Вот «Алексей, человек Божий», «Мученица Варвара», «Пантелеимон»: эти брошюрки ещё можно было найти.
Из книги «Хорошие люди. Из «Записок архиерея»». М.: Правило веры, 2010
Спасибо.
Здравствуйте! Рассуждая с позиции 53 прожитых земных лет, полностью соглашаюсь с митрополитом Вениамином. К сожалению, назвать духовной русскую, да и мировую классическую литературу нельзя. Скорее она является душевным эрзацем подлинной духовности, воплощённой в Библии, Евангелии и словах святых.
Слава Богу!
А как быть с мыслями преподобного Иустина Челийского о Достоевском?
«Собрание богословских, философский и богослужебных писаний преподобного Иустина составляет 33 тома. Кроме трехтомной «Догматики» надо особо назвать … два исследования о Достоевском».
«По возвращении в Сремские Карловцы отец Иустин начал издавать журнал «Христианская жизнь», в котором регулярно по частям печатал свое исследование «Философия и религия Ф. М. Достоевского».
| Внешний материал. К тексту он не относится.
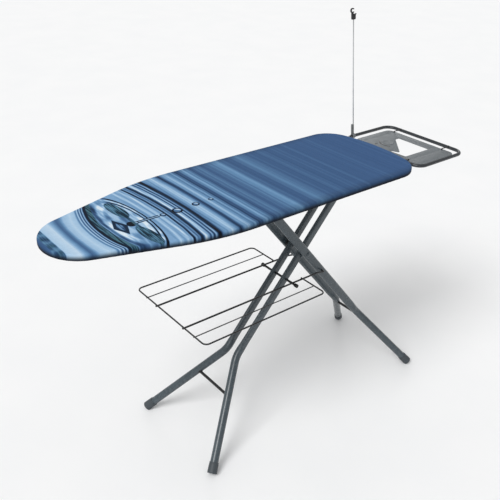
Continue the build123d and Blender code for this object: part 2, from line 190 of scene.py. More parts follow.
def bar(name, points, radius, bend=0.0, closed=False, sides=16):
    """Round bar or wire along a rounded polyline, with domed ends."""
    path = route(points, bend, closed)
    radii = [radius] * len(path)
    if not closed:
        for end, inner in ((0, 1), (-1, -2)):
            inward = (path[inner] - path[end]).normalized()
            tip = path.pop(end)
            radii.pop(end)
            dome = [(tip + inward * radius * (1 - math.sin(a)), radius * math.cos(a))
                    for a in (1.5, 1.25, 0.9, 0.5, 0.0)]
            if end == 0:
                path[:0] = [p for p, _ in dome]
                radii[:0] = [r for _, r in dome]
            else:
                path += [p for p, _ in reversed(dome)]
                radii += [r for _, r in reversed(dome)]
    up = (0, 0, 1) if closed else None
    return sweep(name, path, [round_section(r, sides) for r in radii], closed, up)


def turned(name, profile, origin, axis, sides=40, crease=35):
    """A turned shape; the profile is (radius, height) pairs along the axis from the origin."""
    axis, origin = Vector(axis).normalized(), Vector(origin)
    side = axis.orthogonal().normalized()
    other = axis.cross(side)
    rings = []
    for radius, height in profile:
        centre = origin + axis * height
        rings.append([centre + side * x + other * y for x, y in round_section(max(radius, 1e-5), sides)])
    return skin(name, rings, crease=crease)


def plate(name, loops, thickness, edge, z):
    """Flat sheet with rounded edges from its outer loop and any openings, its top at z."""
    curve = bpy.data.curves.new(name, "CURVE")
    curve.dimensions, curve.fill_mode = "2D", "BOTH"
    curve.extrude, curve.bevel_depth, curve.bevel_resolution = thickness / 2 - edge, edge, 2
    curve.offset = -edge
    for loop in loops:
        spline = curve.splines.new("POLY")
        spline.points.add(len(loop) - 1)
        spline.use_cyclic_u = True
        for point, corner in zip(spline.points, loop):
            point.co = (corner[0], corner[1], 0, 1)
    holder = bpy.data.objects.new(name, curve)
    mesh = bpy.data.meshes.new_from_object(holder)
    bpy.data.objects.remove(holder)
    mesh.transform(Matrix.Translation((0, 0, z - thickness / 2)))
    return shaded(name, mesh)


def weld(name, centre, bar_way, bar_radius, tube_way, tube_radius, size=1.7 * MM):
    """Bead round a bar where it meets a tube: the bar comes along bar_way from the tube's side."""
    bar_way, tube_way = Vector(bar_way).normalized(), Vector(tube_way).normalized()
    across = tube_way.cross(bar_way).normalized()
    along = bar_way.cross(across)
    foot = tube_way.dot(bar_way)
    path, radii = [], []
    for k in range(32):
        angle = k * math.pi / 16
        u, v = (bar_radius + 0.3 * size) * math.cos(angle), (bar_radius + 0.3 * size) * math.sin(angle)
        depth = math.sqrt(max(tube_radius ** 2 - v ** 2, 0)) / math.sqrt(1 - foot ** 2)
        lean = u * foot / math.sqrt(1 - foot ** 2)
        path.append(Vector(centre) + along * u + across * v + bar_way * (depth + lean))
        radii.append(size * (1 + 0.16 * math.sin(9 * angle) + 0.1 * math.sin(5 * angle + 1)))
    return sweep(name, path, [round_section(r, 10) for r in radii], closed=True)


def add(obj, body, slot, *nodes):
    """Gives a piece its material, its body and the CAD nodes it stands for."""
    obj.data.materials.clear()
    obj.data.materials.append(FINISH[slot])
    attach(obj, body)
    if nodes:
        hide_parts(*nodes)
    return obj


# ---------------------------------------------------------------- materials
class Field:
    """A float output in a material's node tree that Python arithmetic extends with Math nodes."""

    def __init__(self, tree, socket):
        self.tree, self.socket = tree, socket

    def math(self, operation, *others):
        node = self.tree.nodes.new("ShaderNodeMath")
        node.operation = operation
        for slot, item in zip(node.inputs, (self, *others)):
            if isinstance(item, Field):
                self.tree.links.new(item.socket, slot)
            else:
                slot.default_value = item
        return Field(self.tree, node.outputs[0])

    def __add__(self, other):
        return self.math("ADD", other)

    def __sub__(self, other):
        return self.math("SUBTRACT", other)

    def __rsub__(self, other):
        return self.math("MULTIPLY_ADD", -1.0, other)

    def __mul__(self, other):
        return self.math("MULTIPLY", other)

    def __truediv__(self, other):
        return self.math("DIVIDE", other)

    def __abs__(self):
        return self.math("ABSOLUTE")

    __radd__, __rmul__ = __add__, __mul__

    def power(self, other):
        return self.math("POWER", other)

    def most(self, other):
        return self.math("MAXIMUM", other)

    def least(self, other):
        return self.math("MINIMUM", other)

    def wave(self, length):
        """Sine of that wavelength."""
        return (self * (2 * math.pi / length)).math("SINE")

    def step(self, start, end):
        """0 before start and 1 after end, smooth between."""
        node = self.tree.nodes.new("ShaderNodeMapRange")
        node.interpolation_type = "SMOOTHSTEP"
        self.tree.links.new(self.socket, node.inputs["Value"])
        node.inputs["From Min"].default_value = start
        node.inputs["From Max"].default_value = end
        return Field(self.tree, node.outputs[0])

    def line(self, centre, half, soft):
        """1 within half of centre, fading over soft."""
        return 1.0 - abs(self - centre).step(half, half + soft)

    def ramp(self, low, high, stops, mode="LINEAR"):
        """A colour ramp over low to high; stops are (value, colour or grey) pairs."""
        node = self.tree.nodes.new("ShaderNodeValToRGB")
        node.color_ramp.interpolation = mode
        elements = node.color_ramp.elements
        while len(elements) < len(stops):
            elements.new(0.5)
        for element, (value, colour) in zip(elements, stops):
            element.position = (value - low) / (high - low)
            grey = isinstance(colour, (int, float))
            element.color = (colour, colour, colour, 1) if grey else (*colour, 1)
        scaled = (self - low) * (1 / (high - low))
        self.tree.links.new(scaled.socket, node.inputs["Fac"])
        return Field(self.tree, node.outputs["Color"])


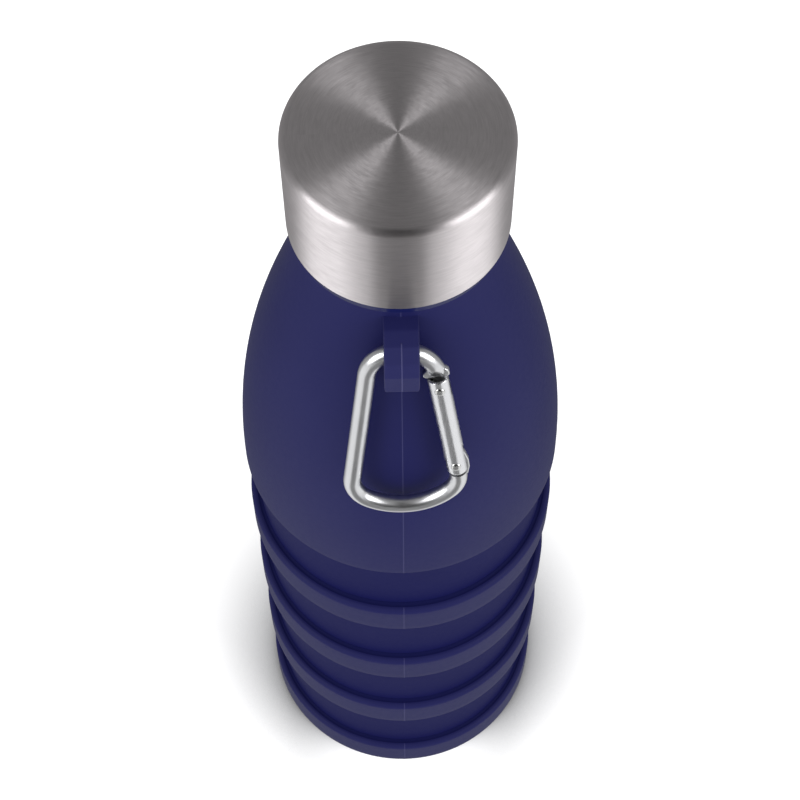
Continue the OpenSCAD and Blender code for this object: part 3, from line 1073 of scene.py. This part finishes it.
def floor():
    """The pale floor that the camera sees, the floor that lights the bottle, and the floor that
    it reflects: bright in front and dimmer behind, with a darker card straight ahead."""
    h = FLOOR_HALF
    square = [(-h, -h, 0), (h, -h, 0), (h, h, 0), (-h, h, 0)]
    stage_sheet("floor", square, FLOOR_LIFT, FLOOR_WHITE, ("camera",))
    for kind, glow, depth in (("diffuse", FLOOR_LIGHT, 0.002), ("glossy", FLOOR_SHINE, 0.003)):
        sunk = [(x, y, -depth) for x, y, _ in square]
        stage_sheet(f"floor_{kind}", sunk, glow, BLACK_CLOTH, (kind,))
    card = [(CARD_NEAR * CARD_SPREAD, -CARD_NEAR, -MM), (-CARD_NEAR * CARD_SPREAD, -CARD_NEAR, -MM),
            (-CARD_FAR * CARD_SPREAD, -CARD_FAR, -MM), (CARD_FAR * CARD_SPREAD, -CARD_FAR, -MM)]
    stage_sheet("dark_card", card, CARD_SHINE, BLACK_CLOTH, ("glossy",))


# ---------------------------------------------------------------- the whole


def dress(node, material):
    """A CAD node keeps its shape and gets a finished material."""
    piece = frame["nodes"][node]
    piece.data.materials.clear()
    piece.data.materials.append(material)


add_camera()
studio()
floor()

satin = silicone_material("navy_silicone", 0.11,
                          (0.0080, 0.0086, 0.057, 1), (0.0098, 0.0106, 0.065, 1))
matt = silicone_material("navy_fold_silicone", 0.035,
                         (0.0054, 0.0060, 0.049, 1), (0.0067, 0.0074, 0.056, 1))
groove = silicone_material("navy_groove_silicone", 0.03,
                           (0.0036, 0.0042, 0.034, 1), (0.0045, 0.0052, 0.039, 1))
finishes = [satin, matt, groove]
base_unit(finishes)
for number, above in ((3, "ring_2"), (2, "ring_1"), (1, "upper")):
    ring_unit(number, finishes)
shoulder_unit(satin)
hanging_loop(silicone_material("navy_loop_silicone", 0.24,
                               (0.0088, 0.0095, 0.062, 1), (0.0108, 0.0116, 0.071, 1)))
cap_shell(cap_steel_material())
pin_finish = pin_material()
snap_hook(hook_material(), gate_material(), pin_finish)
dress("neck_collar", collar_material())
dress("cap_gasket", seal_material())
dress("cap_liner", liner_material())
dress("gate_plunger", pin_finish)
dress("gate_spring", pin_finish)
Вот в честь Пресвятой Троицы привожу три цитаты из этого исследования. Они объеденины словом «красота». Это, как известно, одно из имен Бога:
«Битые кнутом жизненных ужасов, пораженные ядовитым трагизмом мира, антигерои Достоевского учиняют бунты, совершение которых с гордой радостью принял бы на себя верховный дух зла и уничтожения. Да и если бы сам он преподавал философию атеизма, то не был бы страшнее и бунтарнее их. В атеизме подкован Мефистофель Фауста, когда его ученику дает урок по философии атеизма; но тот же Мефистофель, нисколько не унижая своего достоинства, мог бы смиренно слушать лекции по атеизму у «желторотого» русского студента Ивана Карамазова — в них бы нашел себе наилучшее оправдание, свою «дьяволодицею». Вообще, все старые и новые философии атеизма по сравнению с философией бунта у Достоевского, как нам кажется, это не что иное, как pleasant Sunday‑afternoon literature(«приятная воскресная дневная литература»). В отрицании Бога все они школьники по сравнению с Достоевским.
…
Разве возможен ответ, удовлетворительный ответ, на такой бунт?
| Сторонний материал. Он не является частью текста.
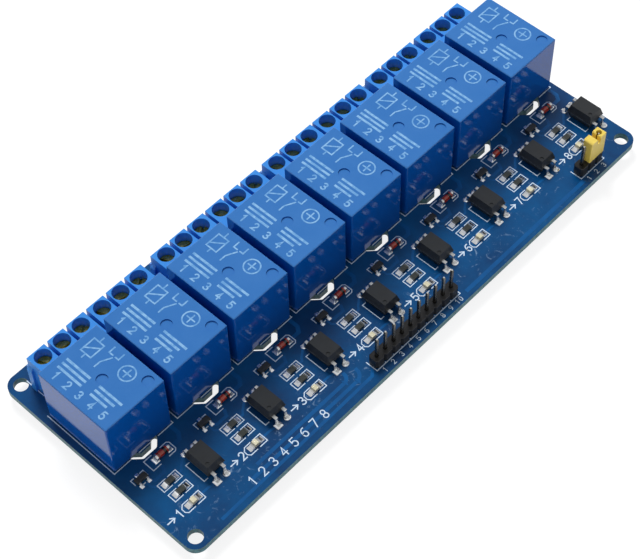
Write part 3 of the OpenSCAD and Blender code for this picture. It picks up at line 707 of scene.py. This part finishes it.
# the ring that marks the diode's cathode, and the seam round each optocoupler
def makeSmallMarks():
    glassLow, glassHigh = boxMm("diode_glass")
    axisZ = (glassLow[2] + glassHigh[2]) / 2
    radius = (glassHigh[2] - glassLow[2]) / 2 + 0.015
    axisY = (glassLow[1] + glassHigh[1]) / 2
    glassMid = glassLow[0] + (glassHigh[0] - glassLow[0] - 7 * channelStep) / 2 - channels[0]
    bands = Shape()
    sides = 28
    for x in channels:
        for start, end in ((0.35, 0.95), (-1.0, -0.86)):
            points = []
            for along in (start, end):
                for k in range(sides):
                    t = 2 * math.pi * k / sides
                    points.append((x + glassMid + along, axisY + radius * math.cos(t),
                                   axisZ + radius * math.sin(t)))
            faces = [(k, (k + 1) % sides, sides + (k + 1) % sides, sides + k) for k in range(sides)]
            bands.add(points, faces)
    finishPiece("diodeBands", bands, "bandInk", smooth=True)
    bodyLow, bodyHigh = boxMm("opto_bodies")
    width = bodyHigh[0] - bodyLow[0] - 7 * channelStep
    seamZ = (bodyLow[2] + bodyHigh[2]) / 2
    seams = Shape()
    for i in range(8):
        left = bodyLow[0] + i * channelStep
        loop = [(left, bodyLow[1]), (left + width, bodyLow[1]), (left + width, bodyHigh[1]),
                (left, bodyHigh[1]), (left, bodyLow[1])]
        ribbon(seams, loop, 0.08, seamZ - 0.02, seamZ + 0.02)
    finishPiece("mouldSeams", seams, "mouldLine")


makeSmallMarks()


# copper under the solder mask

copperLook = {"rise": 0.012, "firstLane": 0.7, "lane": 0.8, "frontLane": 0.9, "signal": 0.5, "power": 3,
              "contact": 2.4, "coil": 0.8, "padRise": 0.03, "bigPad": 1.25, "bigHole": 0.6,
              "smallPad": 1, "smallHole": 0.55}
# paths in each channel, from its middle and the relay's front, each with its width
channelCopper = [
    # resistor to transistor
    ([(-3.2, -9.1), (-4.8, -7.4), (-4.8, -6.4)], 0.5),
    ([(0.4, -9.1), (1.6, -9.1), (2.2, -8.4), (4.4, -6.8)], 0.5),
    # lamp to optocoupler
    ([(0.3, -15.6), (2.4, -15.6), (4.4, -16)], 0.5),
    # diode to relay
    ([(3.6, -3.8), (6.2, -3.8), (7.1, -2.6), (7.1, -0.2)], 0.9),
    # round the transistor
    ([(-4.1, -6.2), (-3.4, -6.9), (-0.8, -6.9), (-0.2, -5.8)], 0.7),
]


def makeTraces():
    shape = Shape()
    low, high = topZ, topZ + copperLook["rise"]
    lanes = [frontY + 1.6, frontY + 3.4, frontY + 5]
    left, right = boardLow[0], boardHigh[0]
    ribbon(shape, [(left + 9, lanes[0]), (-17, lanes[0] + 0.4), (-15.6, lanes[0] + 1.6)],
           copperLook["firstLane"], low, high)
    # two lanes that turn back toward the header
    for start, lane, end, radius in ((left + 19, lanes[1], -20, 2), (left + 22, lanes[2], -22, 1.5)):
        bend = arcPath(end, lane + radius, radius, radius, -90, 0, 6)
        ribbon(shape, [(start, lane), (end, lane)] + bend, copperLook["lane"], low, high)
    ribbon(shape, [(12, frontY + 1.5), (right - 18, frontY + 1.5)], copperLook["frontLane"], low, high)
    for x in channels:
        for path, width in channelCopper:
            ribbon(shape, [(x + a, relayFront + b) for a, b in path], width, low, high)
    finishPiece("coveredCopper", shape, "traceMask")


# soldered pins, from a relay's middle and front, and from a terminal block's end and the relay's back
relayPinPlaces = [(0, 2.5), (-6, 4.5), (6, 4.5), (-6, 16.7), (6, 16.7)]
polePlaces = {"first": 3.15, "step": 5, "behind": 2.2}


def makeUndersideCopper():
    copper = Shape()
    rings = Shape()
    look = copperLook
    low, high = underZ - look["rise"], underZ
    padLow = underZ - look["padRise"]
    for i, mid in enumerate(relayMid):
        blockLow = boxMm(f"terminal_block_{i + 1}")[0]
        poleX = [blockLow[0] + polePlaces["first"] + polePlaces["step"] * p for p in range(3)]
        poleY = relayBack + polePlaces["behind"]
        relayPins = [(mid + a, relayFront + b) for a, b in relayPinPlaces]
        common = [relayPins[0], (mid, relayFront + 14), (poleX[1], poleY - 3), (poleX[1], poleY)]
        ribbon(copper, common, look["power"], low, high)
        for pin, pole in ((relayPins[3], poleX[0]), (relayPins[4], poleX[2])):
            ribbon(copper, [pin, (pole, poleY)], look["contact"], low, high)
        for pin in relayPins[1:3]:
            ribbon(copper, [pin, (pin[0], relayFront - 3)], look["coil"], low, high)
        for pinX, pinY in relayPins + [(pole, poleY) for pole in poleX]:
            ringPad(rings, pinX, pinY, look["bigPad"], look["bigHole"], padLow, underZ, 24)
    for header, count in headerPins.items():
        lowBox, highBox = boxMm(header)
        step = (highBox[0] - lowBox[0]) / count
        y = (lowBox[1] + highBox[1]) / 2
        for k in range(count):
            pinX = lowBox[0] + (k + 0.5) * step
            ringPad(rings, pinX, y, look["smallPad"], look["smallHole"], padLow, underZ, 20)
            if header == "input_header" and 0 < k < 9:
                lane = y + 2.4 + 0.9 * abs(k - 4.5)
                lampX = channels[k - 1] - 2.9
                ribbon(copper, [(pinX, y), (pinX, lane), (lampX, lane), (lampX, relayFront - 15.6)],
                       look["signal"], low, high)
    finishPiece("undersideCopper", copper, "traceMask")
    finishPiece("undersidePads", rings, "padTin")


makeTraces()
makeUndersideCopper()


# floor, light and camera

studio = {"floorColor": srgb(244, 244, 244), "floorSeen": 0.24, "floorSize": 3, "floorGlow": 0.84,
          "mirroredFloor": 0.62, "skyLight": 0.3, "skyBlue": 1.04, "ceiling": 0.62, "ceilingFrom": 0.4,
          "ceilingTo": 0.75, "keyPower": 6.1, "keyPlace": (0.22, 0.42, 0.72), "keySize": 0.3,
          "fillPower": 0.5, "fillPlace": (-0.5, -0.35, 0.45), "fillSize": 0.6}


def makeFloor():
    mesh = bpy.data.meshes.new("studioFloor")
    size = studio["floorSize"]
    mesh.from_pydata([(-size, -size, 0), (size, -size, 0), (size, size, 0), (-size, size, 0)], [],
                     [(0, 1, 2, 3)])
    floor = bpy.data.objects.new("studioFloor", mesh)
    bpy.context.scene.collection.objects.link(floor)
    material = bpy.data.materials.new("studioFloor")
    material.use_nodes = True
    tree = material.node_tree
    shader = tree.nodes["Principled BSDF"]
    shader.inputs["Roughness"].default_value = 0.9
    paths = addNode(tree, "ShaderNodeLightPath")
    seen = addNode(tree, "ShaderNodeMath", operation="MAXIMUM")
    mix = addNode(tree, "ShaderNodeMix", data_type="RGBA")
    glow = addNode(tree, "ShaderNodeMix", data_type="RGBA")
    mix.inputs["A"].default_value = studio["floorColor"]
    mix.inputs["B"].default_value = (studio["floorSeen"],) * 3 + (1,)
    glow.inputs["A"].default_value = (0, 0, 0, 1)
    glow.inputs["B"].default_value = (studio["floorGlow"],) * 3 + (1,)
    link = tree.links.new
    link(paths.outputs["Is Camera Ray"], seen.inputs[0])
    link(paths.outputs["Is Glossy Ray"], seen.inputs[1])
    link(seen.outputs["Value"], mix.inputs["Factor"])
    dimmed = addNode(tree, "ShaderNodeMath", operation="MULTIPLY")
    dimmed.inputs[1].default_value = studio["mirroredFloor"] / studio["floorGlow"]
    level = addNode(tree, "ShaderNodeMath", operation="MAXIMUM")
    link(paths.outputs["Is Glossy Ray"], dimmed.inputs[0])
    link(paths.outputs["Is Camera Ray"], level.inputs[0])
    link(dimmed.outputs["Value"], level.inputs[1])
    link(level.outputs["Value"], glow.inputs["Factor"])
    link(mix.outputs["Result"], shader.inputs["Base Color"])
    link(glow.outputs["Result"], shader.inputs["Emission Color"])
    shader.inputs["Emission Strength"].default_value = 1
    mesh.materials.append(material)


def makeWorld():
    world = bpy.data.worlds.new("studio")
    bpy.context.scene.world = world
    world.use_nodes = True
    tree = world.node_tree
    back = tree.nodes["Background"]
    paths = addNode(tree, "ShaderNodeLightPath")
    seen = addNode(tree, "ShaderNodeMath", operation="MAXIMUM")
    again = addNode(tree, "ShaderNodeMath", operation="MAXIMUM")
    mix = addNode(tree, "ShaderNodeMix", data_type="RGBA")
    sky = studio["skyLight"]
    mix.inputs["A"].default_value = (sky, sky, sky * studio["skyBlue"], 1)
    link = tree.links.new
    link(paths.outputs["Is Camera Ray"], seen.inputs[0])
    link(paths.outputs["Is Glossy Ray"], seen.inputs[1])
    link(seen.outputs["Value"], again.inputs[0])
    link(paths.outputs["Is Transmission Ray"], again.inputs[1])
    link(again.outputs["Value"], mix.inputs["Factor"])
    # mirrored rays see a dimmer ceiling than walls
    aim = addNode(tree, "ShaderNodeTexCoord")
    split = addNode(tree, "ShaderNodeSeparateXYZ")
    ceiling = addNode(tree, "ShaderNodeMapRange", interpolation_type="SMOOTHSTEP")
    ceiling.inputs["From Min"].default_value = studio["ceilingFrom"]
    ceiling.inputs["From Max"].default_value = studio["ceilingTo"]
    ceiling.inputs["To Min"].default_value = 1
    ceiling.inputs["To Max"].default_value = studio["ceiling"]
    walls = addNode(tree, "ShaderNodeMix", data_type="RGBA")
    walls.inputs["A"].default_value = (1, 1, 1, 1)
    link(aim.outputs["Generated"], split.inputs["Vector"])
    link(split.outputs["Z"], ceiling.inputs["Value"])
    link(ceiling.outputs["Result"], walls.inputs["B"])
    link(paths.outputs["Is Glossy Ray"], walls.inputs["Factor"])
    link(walls.outputs["Result"], mix.inputs["B"])
    link(mix.outputs["Result"], back.inputs["Color"])
    back.inputs["Strength"].default_value = 1


def makeLamp(name, place, size, power):
    light = bpy.data.lights.new(name, "AREA")
    light.shape = "SQUARE"
    light.size = size
    light.energy = power
    lamp = bpy.data.objects.new(name, light)
    lamp.location = place
    lamp.rotation_euler = (-Vector(place)).to_track_quat("-Z", "Y").to_euler()
    bpy.context.scene.collection.objects.link(lamp)
    lamp.visible_glossy = False  # the tent around the board is what shines in it


view = {"place": (-0.15256, -0.14591, 0.29198), "aim": (0.41488, 0.40289, -0.81582), "roll": -1.547,
        "lens": 95.26, "sensor": 36, "near": 0.01, "shiftX": -0.01354, "shiftY": 0.00368}


def makeCamera():
    camera = bpy.data.cameras.new("camera")
    camera.sensor_width = view["sensor"]
    camera.lens = view["lens"]
    camera.shift_x = view["shiftX"]
    camera.shift_y = view["shiftY"]
    camera.clip_start = view["near"]
    holder = bpy.data.objects.new("camera", camera)
    turn = Vector(view["aim"]).to_track_quat("-Z", "Y").to_matrix().to_4x4()
    roll = Matrix.Rotation(math.radians(view["roll"]), 4, "Z")
    holder.matrix_world = Matrix.Translation(view["place"]) @ turn @ roll
    bpy.context.scene.collection.objects.link(holder)
    bpy.context.scene.camera = holder


makeFloor()
makeWorld()
makeLamp("keyLight", studio["keyPlace"], studio["keySize"], studio["keyPower"])
makeLamp("fillLight", studio["fillPlace"], studio["fillSize"], studio["fillPower"])
makeCamera()
bpy.context.scene.view_settings.view_transform = "Standard"

print("scene made")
Да, возможен, — говорит Достоевский. — Возможен только один–единственный ответ, и ответ этот — «Пресветлый Лик Богочеловека Христа». Бунтари могут разрушить все системы, все принципы, все законы, могут называть учение Христово ложным, осужденным современной наукой и экономическими теориями, однако неразрушимым остается «Пресветлый Лик Богочеловека, Его нравственная недосягаемость, Его чудесная и чудотворная красота». Труднее всего бороться не с учением, а с Пресветлой Личностью Самого Христа; и победить Ее абсолютно невозможно. «Галилеянин, Ты победил!» — Достоевский это чувствует, Достоевский это знает и потому, как ответ взбунтовавшимся антигероям, представляет чудесный и чудотворный Лик Христа, Который действует непосредственно или опосредованно, через христоликие личности Зосимы и Алеши, Мышкина и Макара, Они своим чудесным христоликим видом усмиряют взбунтовавшихся духов, умиротворяют обуреваемые души, успокаивают мятежные устремления. »
«Красота спасет мир», — утверждает князь Мышкин, имея в виду красоту дивной Личности Христа, Которая открывается и познается любовью. Христос — не только Абсолютная Красота сама в себе, но и по отношению к твари. Он является Украсителем всей твари — от Херувима до червя. В Нем каждая тварь и каждый человек находит свою собственную боголикую красоту, не помраченную грехом; в Нем каждый человек обретает убеждение, что Бог создал человека для бессмертия и вечности, что создал быть образом Своего Бытия.»
«Христос — незаменимый идеал человеческой личности, ее альфа и омега. Стать христоликим — цель человеческой личности. Истинно совершенная и благородная человеческая личность создается христоликими подвигами веры, любви, молитвы, смирения, всемилосердности. Такие благородные личности Достоевский представил в образах Зосимы и Алеши, Макара и князя Мышкина. Они сияют христоликой красотой и добродетелями. В письме Достоевского, где говорится о Христе как Абсолютной Красоте и Идеале, сказано также, что основная идея его романа «Идиот» — изобразить, описать истинно совершенного и благородного человека [415], человека христоликого. Удивительные личности христоликих героев Достоевского неустанно показывают и доказывают, несут и проповедуют единственную Абсолютную Истину и Диво — дивный Христос есть Любовь; Любовь есть Красота; Красота спасет мир!»